Franchitti is highly impressed by how well Ericsson works with CGR engineer Brad Goldberg and how close this combination came to winning the Indianapolis 500 two-years-in-a-row.

It would have been the first back-to-back Indy 500 winner since Helio Castroneves in 2001 and 2002.

“Oh, he’s a badass,” Franchitti said Ericsson. “He proved it last year. He is so calm all day. What more do you need? As a driver, he’s fast and so calm.”

Ericsson is typically in good spirits and jovial.

He was stern and direct on pit road after the race.

“I did everything right, I did an awesome restart, caught Josef off-guard and pulled away,” Ericsson said on pit lane. “It’s hard to pull away a full lap and he got me back.

“I’m mostly disappointed with the way he ended. I don’t think it was fair and safe to do that restart straight out of the pits on cold tires for everyone.

“To me, it was not a good way to end that race.

“Congrats to Josef. He didn’t do anything wrong. He is a worthy champion, but it shouldn’t have ended like that.”
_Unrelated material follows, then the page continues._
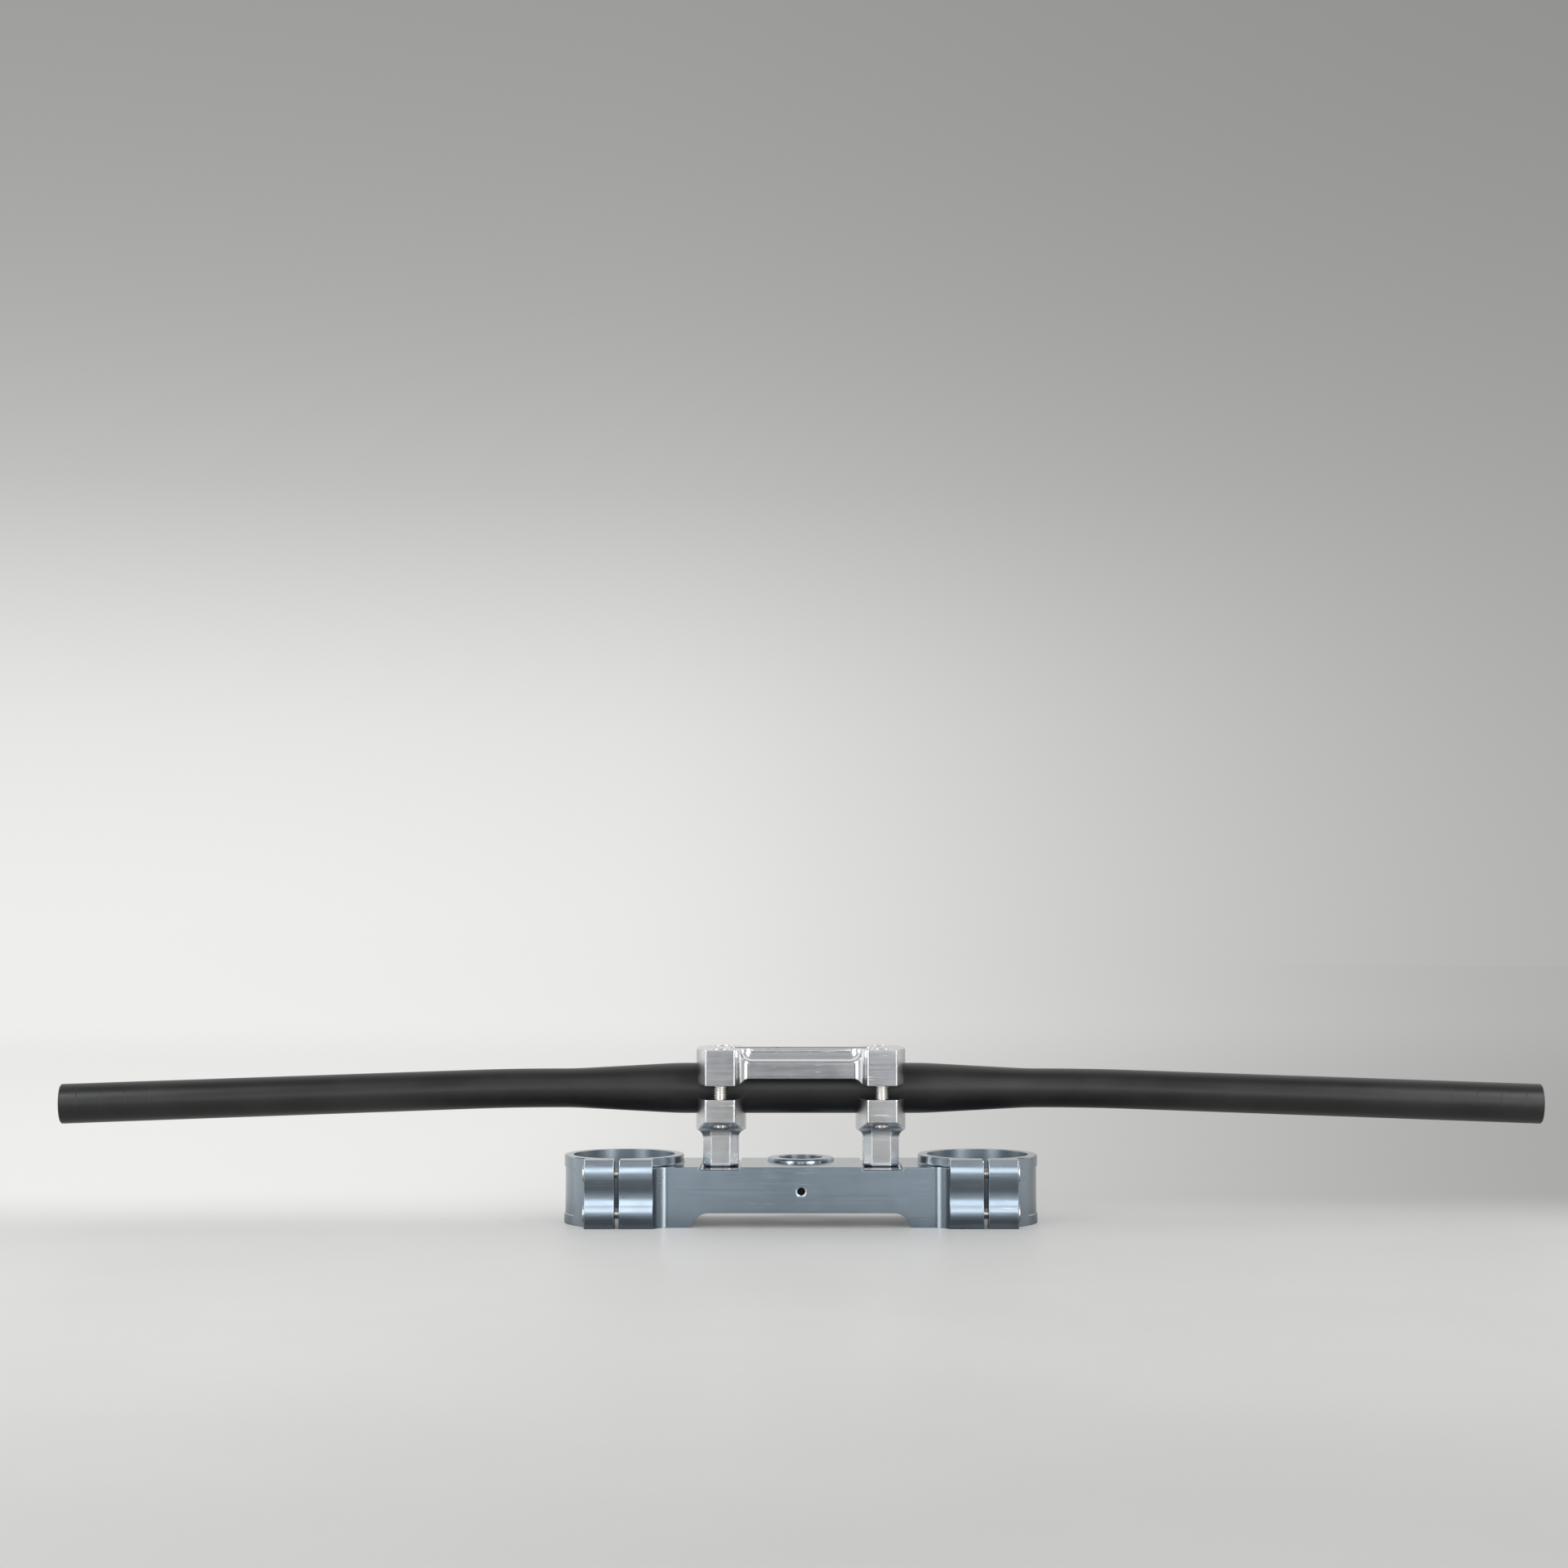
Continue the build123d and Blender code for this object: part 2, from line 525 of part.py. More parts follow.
def web_outline():
    """The web from above, with a bulge behind the steering stem."""
    depth = WEB_FRONT + WEB_BACK
    outline = Pos(0, (WEB_BACK - WEB_FRONT) / 2) * Rectangle(FORK_SPACING, depth)
    outline += Pos(0, STEM_BACK) * Circle(STEM_OUTER + STEM_BULGE)
    corners = [v for v in outline.vertices() if abs(v.Y - WEB_BACK) < 1e-3 and abs(v.X) < FORK_X - 1]
    outline = fillet(corners, 2 * WEB_CORNER)
    outline += Pos(-FORK_X, 0) * Circle(RING_RADIUS) + Pos(FORK_X, 0) * Circle(RING_RADIUS)
    corners = [v for v in outline.vertices() if abs(v.Y - WEB_BACK) < 1e-3 and abs(v.X) > SEAT_X]
    return fillet(corners, WEB_CORNER)


def arch_cut():
    """The arch milled through under the web, front to back."""
    flat = ARCH_FLAT / 2
    lift = ARCH_HEIGHT
    start_angle = math.acos((ARCH_CORNER - lift) / ARCH_CORNER)
    foot = flat + ARCH_CORNER * math.sin(start_angle)
    middle = (
        flat + ARCH_CORNER * math.sin(start_angle / 2),
        lift - ARCH_CORNER * (1 - math.cos(start_angle / 2)),
    )
    outline = [
        Line((-flat, lift), (flat, lift)),
        ThreePointArc((flat, lift), middle, (foot, 0)),
        Polyline((foot, 0), (foot, -1), (-foot, -1), (-foot, 0)),
        ThreePointArc((-foot, 0), (-middle[0], middle[1]), (-flat, lift)),
    ]
    face = Plane.XZ * make_face(outline)
    return extrude(face, 2 * WEB_FRONT, both=True)


def underside_pocket():
    """The right-hand lightening pocket under the web, between the ribs, riser and stem."""
    inner = POCKET_RIB / 2
    outer = SEAT_X - WASHER_DIAMETER / 2 - POCKET_WALL
    front = -WEB_FRONT + POCKET_WALL
    back = WEB_BACK - POCKET_WALL
    sketch = Pos((inner + outer) / 2, (front + back) / 2) * Rectangle(outer - inner, back - front)
    sketch -= Pos(0, STEM_BACK) * Circle(STEM_RADIUS + STEM_SKIRT)
    pieces = sketch.faces().sort_by(SortBy.AREA)
    sketch = Sketch() + pieces[-1]
    sketch = fillet(sketch.vertices(), POCKET_ROUND)
    return extrude(Pos(0, 0, ARCH_HEIGHT - 1) * sketch, WEB_TOP - POCKET_ROOF - ARCH_HEIGHT + 1)


def riser_seat(x):
    """The shallow way that a riser stands in, its lips, and the holes of its bolt."""
    half = COLUMN_WIDTH / 2 + SEAT_SIDE
    seat = block((x - half, x + half), (-2 * WEB_FRONT, 2 * WEB_FRONT), (RISER_FOOT, WEB_TOP + SEAT_DEPTH))
    lip = math.sqrt(2) * SEAT_LIP
    for y in (-WEB_FRONT, WEB_BACK):
        seat += Pos(x, y, RISER_FOOT) * Rot(45, 0, 0) * Box(2 * half, lip, lip)
        for edge in (x - half, x + half):
            wedge = Pos(edge, y, (RISER_FOOT + WEB_TOP) / 2) * Rot(0, 0, 45) * Box(lip, lip, SEAT_DEPTH)
            seat += wedge
    seat += cylinder_z((RISER_THREAD + HOLE_CLEARANCE) / 2, 0, WEB_TOP, x)
    return seat + cylinder_z((WASHER_DIAMETER + HEAD_CLEARANCE) / 2, 0, WASHER_TOP, x)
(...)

Palou also didn’t understand the last restart, which was a one-start showdown.

“I know that we want to finish under green,” Palou said. “Maybe the last restart I did, I didn’t understand. It didn’t benefit the CGR team.

“I’m not very supportive of the last one, but anyway.”

Dixon called the red flags “a bit sketchy.”

“The Red Flags have become a theme to the end of the race, but sometimes they can catch you out,” Dixon said. “I know Marcus is frustrated with it.

“All we ask for is consistency. I think they will do better next time.

“It’s a tough race. People will do anything they can to win it and with how these reds fall, you have to be in the right place at the right time. The problem is when they throw a Red or don’t throw a Red dictates how the race will end.

“It’s a bloody hard race to win. Congrats to Josef Newgarden and to Team Penske.”